Vous sortez de l’ascenseur et c’est un puissant brouhaha polyglotte qui vous accueille. Dans votre rangée du plateau du call center, c’est Mister Sy qui hurle le plus fort. « Sy ! My name is Mister Sy ! » Alors vous élevez la voix en espérant couvrir la sienne. Puis concentration intense pour parvenir à entendre ce que l’Irlandais vous balance au bout du fil. Un gros superviseur qui aurait dû faire gardien de prison fait des rondes et vous met sur écoute de temps à autre. Vous ne bronchez plus face au rejet des professionnels que vous dérangez en pleine réunion :  » Encore vous ! Enlevez-moi de vos listes ! » Bip, bip, bip. Déranger, c’est un métier.


 


 » Métro ! Métro ! Demandez Métro ! « 


 


Dans cet immense K-way vert, votre sex-appeal se trouve pourtant au niveau zéro. Mais deux ou trois désespérés s’arrêtent quand-même pour savoir si vous êtes étudiante, si vous avez un mec et si vous auriez un peu de temps pour prendre un café après votre corvée, même si vous avez un mec. Peut-être qu’il serait envisageable de leur refourguer la pile de journaux avant de s’enfuir ? Kamel, le co-distributeur, arrive en retard. Vous ne le connaissez pas mais il parle, sans pause, tout en déposant d’énormes piles de journaux devant toutes les sorties du métro.

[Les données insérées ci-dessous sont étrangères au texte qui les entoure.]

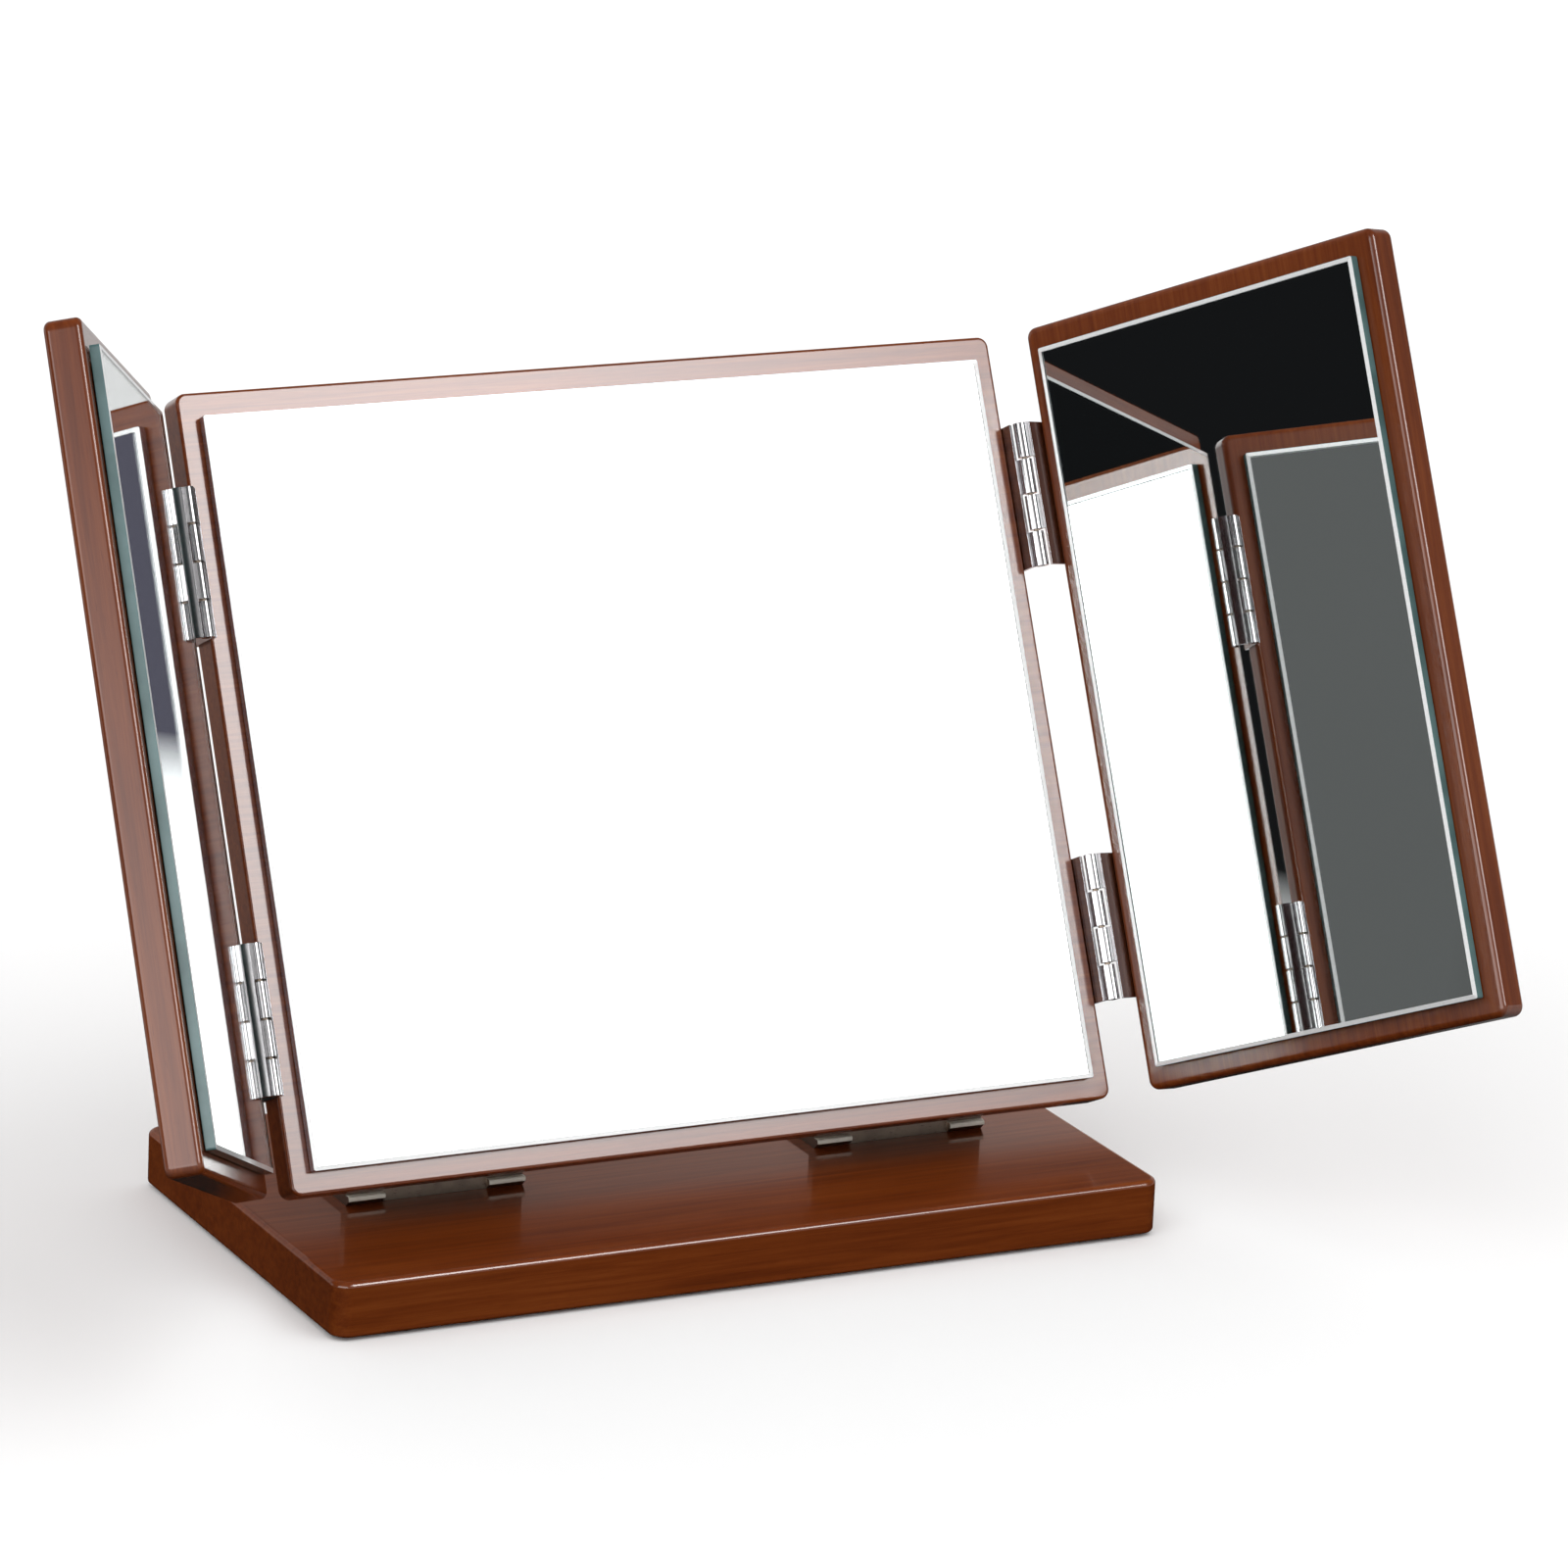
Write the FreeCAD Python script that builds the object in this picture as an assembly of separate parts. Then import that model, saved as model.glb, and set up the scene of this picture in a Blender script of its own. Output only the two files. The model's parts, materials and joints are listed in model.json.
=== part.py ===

Il vous explique pourquoi il a quitté l’Algérie, pourquoi il est toujours étudiant à 30 ans et pourquoi il habite chez des potes. Vous l’écoutez d’une oreille tout en tendant la main machinalement aux passants pressés-stressés qui vous arrachent des journaux… ou pas.


 


Et finalement, cette petite promenade dans vos souvenirs a rallumé votre sourire, ravivé votre envie de progression. Vos petits boulots vous ont fait les pieds, mais vous n’avez aucune envie d’y retourner. Votre job retrouve, aussi faible soit-elle, une aura.